Keeps DTC services running during crises
DTC's amended Recovery & Wind-Down Plan is designed to keep DTC's core payment, clearing, and settlement services operating in extreme stress and to enable Participants and Pledgees to maintain access by transferring DTC membership if DTC defaults or the Wind-down Plan is triggered. The changes are intended to meet SEC Rule 17ad-26 and would take effect on the rule's compliance date, December 15, 2025.
Defines staffing needs and retention tools
The amended Plan will include an attachment (Attachment A-1) listing staffing roles needed to support DTC's core services and an analysis (Attachment A-2) of how to retain those roles during recovery or wind-down. The analysis explicitly lists succession planning, retention agreements, and cross-training as key tools to address employee retention challenges.
Requires review of service-provider contracts
DTC will identify third-party and affiliated service providers for core services (Attachment B-1) and, by the compliance date, review written agreements to evaluate termination and alteration rights and endeavor to amend agreements so those providers continue to perform in a recovery or orderly wind-down. The compliance date for Rule 17ad-26 is December 15, 2025.

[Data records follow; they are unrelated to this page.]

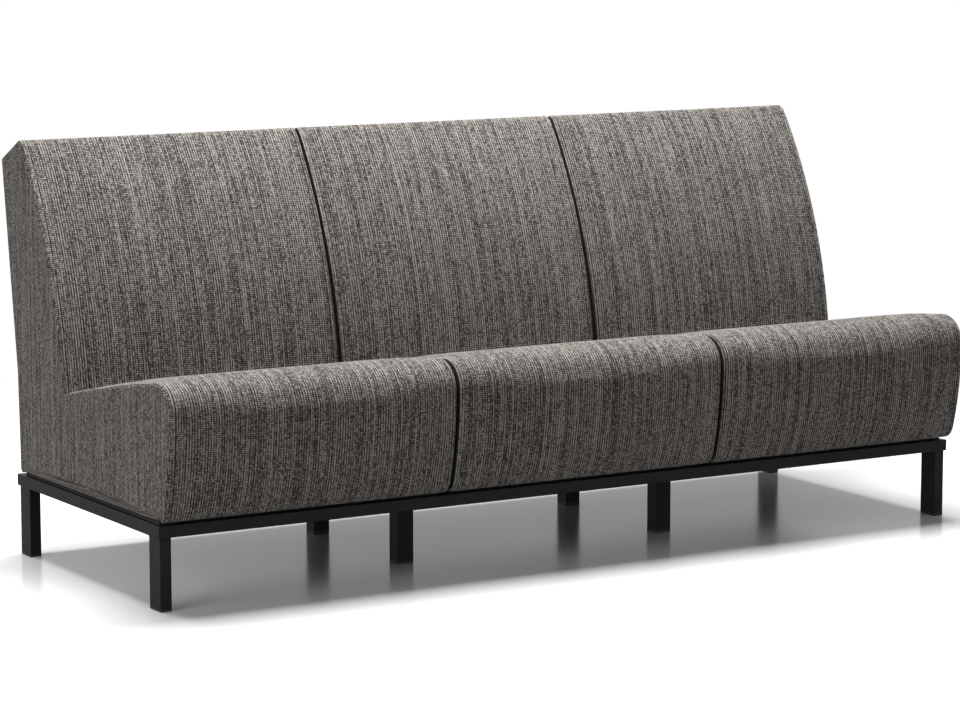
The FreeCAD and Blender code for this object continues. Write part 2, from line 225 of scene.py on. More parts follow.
soft_box("overhead_lamp", place=(0, 0.5, 4.2), target=(0, 0.3, 0), width=3.4, depth=1.8, watts=350)
soft_box("left_lamp", place=(-4.2, -1.2, 1.6), target=(-0.8, 0, 0.5), width=2.4, depth=2.0, watts=36)

# %% [markdown]
# ## The outline of a unit
#
# From the side a unit is an L: a seat that bulges at the front and rolls over into
# a top that falls to the rear, and a back that leans, rolls over and is cut off
# by a bevel. The outline is written as a few points. Each point also says which
# way it falls as the crown runs out towards the ends of the unit, where the seam
# holds the foam down, the bow of the stretch that leads to it, and whether the
# cover is held there, sewn or stapled: 1, or 0 where it is free.
#
# The three units almost touch. The few millimetres between them show as two dark
# lines, partly because little light gets in, and partly because the end panels that
# face into each gap are black cloth, as painted shade.

# %% Outline in millimetres, Y from the base's front face
front_y = base_low.y / MM
rail_top = base_high.z / MM
cover_bottom = rail_top + 7
seat_height = 469
unit_count = 3
unit_gap = 4.6
end_setback = 0.8
row_width = (base_high.x - base_low.x) / MM - 2 * end_setback
unit_width = (row_width - (unit_count - 1) * unit_gap) / unit_count
crown_depth = 8
crown_length = 120

front_line = [
    ((-10, cover_bottom), (0.25, 0), 0, 1),
    ((-35, cover_bottom + 30), (0.6, 0.2), 0.12, 0),
    ((-61, 390), (1, 0), 0.031, 0),
    ((15, seat_height), (0, -1), 0.25, 0),
]
crease = ((441, 389), (0.5, -1), 0.01, 1)
seat_line = front_line + [
    ((424, 392), (0.5, -1), 0.01, 0),
    ((439, 376), (0.5, -1), 0.18, 1),
]
back_top = [
    ((627, 876), (0.4, -0.2), 0.06, 0),
    ((651, 894), (0, 0), 0.082, 0),
    ((657, 894), (0, 0), 0, 1),
    ((745.5, 849.5), (0, 0), 0, 1),
    ((748, 848), (0, 0), 0, 1),
]
back_line = [
    ((441.5, 372), (0.5, -1), 0, 1),
    ((448, 397), (0.5, -1), 0.06, 0),
] + back_top
rear_edge = [
    ((684, 395), (0, 0), 0, 1),
    ((677, cover_bottom + 2), (0, 0), 0, 1),
]
rear_line = [back_top[-1]] + rear_edge + [
    ((674, cover_bottom - 1.5), (0, 0), 0.2, 1),
    ((665, cover_bottom - 1.5), (0, 0), 0, 1),
]
end_line = front_line + [crease] + back_top + rear_edge + [((672, cover_bottom), (0, 0), 0, 1)]
print("a unit is", round(unit_width, 1), "mm wide")

# %% [markdown]
# The inside of a cushion is never seen, but a closed form simulates, measures and
# exports better than an open one. So each line is closed along the timber and
# webbing that the foam rests on.

# %% Inner lines, along what carries the foam
front_board = 16
shelf = 313
deck_front = 388
post_top = 818
seat_inner = [(439, shelf), (421, shelf), (front_board, deck_front), (front_board, cover_bottom)]
back_inner = [(744, 845), (736.5, post_top), (618, post_top), (566, shelf), (441.5, shelf)]
rear_inner = [(665, cover_bottom), (669, cover_bottom), (676, 395), (740.6, 845.5)]
print("the inner lines have", len(seat_inner) + len(back_inner) + len(rear_inner), "corners")


# %% [markdown]
# A stretch with a bow is a piece of a circle. Its rise over the chord is a share
# of the chord's length, which is easy to read off a picture, and the same share
# keeps its look when the sofa is resized. The points are spaced evenly, because
# cloth that is simulated on even quads stretches evenly.

# %% Points along a bowed line
def bowed(start, end, bow, count):
    """count points from just after start up to end, on an arc with that bow."""
    run = (end[0] - start[0], end[1] - start[1])
    half = 2 * math.atan(2 * bow)
    points = []
    for i in range(1, count + 1):
        along = i / count
        rise = 0.0
        if bow:
            radius = 1 / (2 * math.sin(half))
            turn = half * (2 * along - 1)
            along = 0.5 + radius * math.sin(turn)
            rise = radius * (math.cos(turn) - math.cos(half))
        points.append((start[0] + run[0] * along - run[1] * rise, start[1] + run[1] * along + run[0] * rise))
    return points


def counts(line, step):
    """How many points each stretch of a line gets."""
    return [max(1, round(math.dist(a[0], b[0]) / step)) for a, b in zip(line, line[1:])]


def fall(distance):
    """How far the crown has fallen at that distance from the nearer end."""
    return crown_depth * (1 - min(distance, crown_length) / crown_length) ** 2


def line_points(line, step, distance):
    """The line's points at a distance from the nearer end."""
    drop = fall(distance)
    places = [(p[0] + f[0] * drop, p[1] + f[1] * drop) for p, f, _, _ in line]
    points = [places[0]]
    for a, b, stretch, count in zip(places, places[1:], line[1:], counts(line, step)):
        points += bowed(a, b, stretch[2], count)
    return points


def spread(line, step, values):
    """One value for each of the line's points, straight between those given."""
    result = [values[0]]
    for a, b, count in zip(values, values[1:], counts(line, step)):
        result += [a + (b - a) * i / count for i in range(1, count + 1)]
    return result


print(len(line_points(seat_line, 10, 300)), "points along the seat")


# %% [markdown]
# The ends of a cushion are rounded where the cover turns the corner to the end
# panel. The seam lies half way round that corner. There both covers dip a little
# and fold inwards, which is what makes a sewn seam show as a fine line.

# %% Rounded corners with a seam
def inset(points, depths, closed=False):
    """The points moved inwards, to the right of their direction, each by its depth."""
    moved = []
    last = len(points) - 1
    for i, (point, depth) in enumerate(zip(points, depths)):
        ends = []
        if i or closed:
            ends.append((points[i - 1], point))
        if i < last or closed:
            ends.append((point, points[(i + 1) % len(points)]))
        sides = [((b[1] - a[1]) / math.dist(a, b), (a[0] - b[0]) / math.dist(a, b)) for a, b in ends]
        side = [sum(s[k] for s in sides) for k in range(2)]
        scale = depth * len(sides) / (side[0] ** 2 + side[1] ** 2)
        moved.append((point[0] + side[0] * scale, point[1] + side[1] * scale))
    return moved


seam_dip = 0.9
fold_depth = 3.4
seam_turn = 45
seat_radius = 7
back_radius = 4


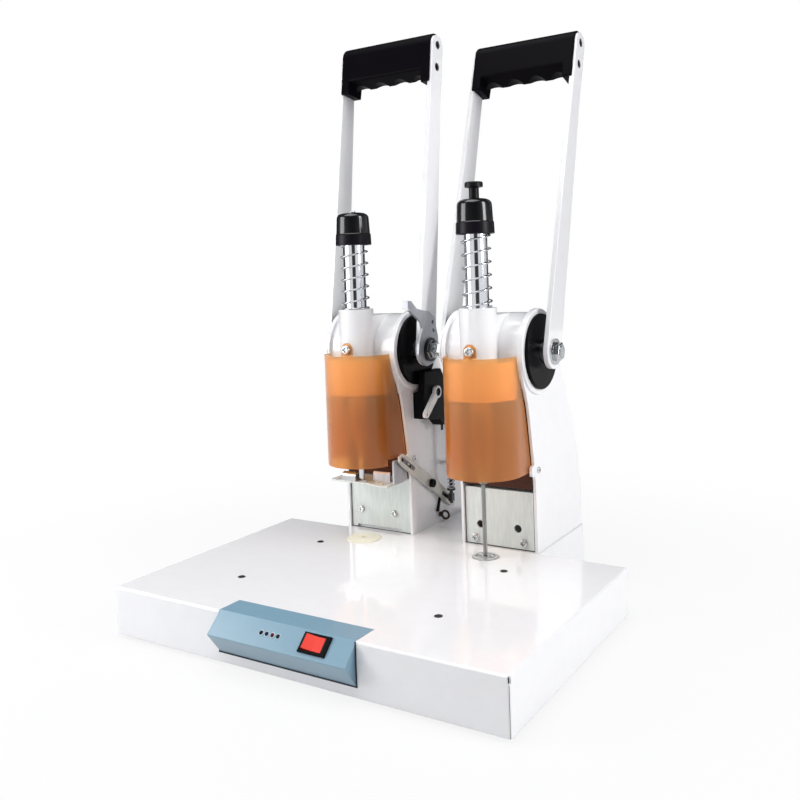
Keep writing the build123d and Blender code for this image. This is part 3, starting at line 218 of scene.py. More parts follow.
# soft_edge: rounds the look of a folded or cut edge and says where the edges are
soft_edge = bpy.data.node_groups.new("soft_edge", "ShaderNodeTree")
group_socket(soft_edge, "Radius", "INPUT", "NodeSocketFloat", 0.0006)
group_socket(soft_edge, "Edge", "OUTPUT", "NodeSocketFloat")
group_socket(soft_edge, "Normal", "OUTPUT", "NodeSocketVector")
g_in = soft_edge.nodes.new("NodeGroupInput")
g_out = soft_edge.nodes.new("NodeGroupOutput")
g_bevel = soft_edge.nodes.new("ShaderNodeBevel")
g_bevel.samples = 4
g_geo = soft_edge.nodes.new("ShaderNodeNewGeometry")
g_dot = soft_edge.nodes.new("ShaderNodeVectorMath")
g_dot.operation = "DOT_PRODUCT"
g_map = soft_edge.nodes.new("ShaderNodeMapRange")
g_map.inputs["From Min"].default_value = 0.995
g_map.inputs["From Max"].default_value = 0.80
soft_edge.links.new(g_in.outputs["Radius"], g_bevel.inputs["Radius"])
soft_edge.links.new(g_bevel.outputs[0], g_dot.inputs[0])
soft_edge.links.new(g_geo.outputs["Normal"], g_dot.inputs[1])
soft_edge.links.new(g_dot.outputs["Value"], g_map.inputs["Value"])
soft_edge.links.new(g_map.outputs[0], g_out.inputs["Edge"])
soft_edge.links.new(g_bevel.outputs[0], g_out.inputs["Normal"])

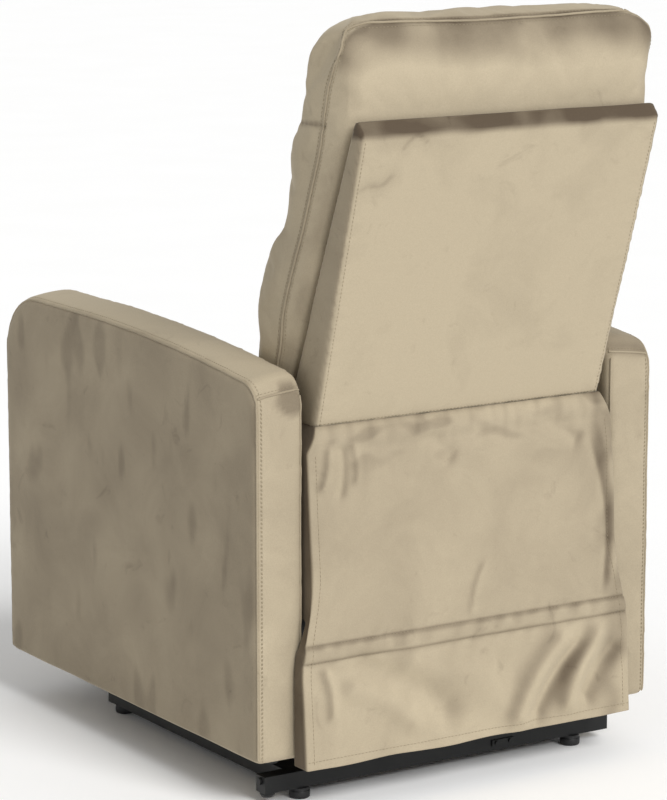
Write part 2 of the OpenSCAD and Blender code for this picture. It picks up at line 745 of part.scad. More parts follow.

Annual testing and participant simulations required
The Plan will include procedures (Attachment F) to test DTC's ability to implement recovery and wind-down at least every 12 months, and certain DTC Participants will be required to participate in simulations based on criteria like account structure, business model, and Participant size. The Board must review and approve the Plan at least every 12 months or after material changes (Attachment G).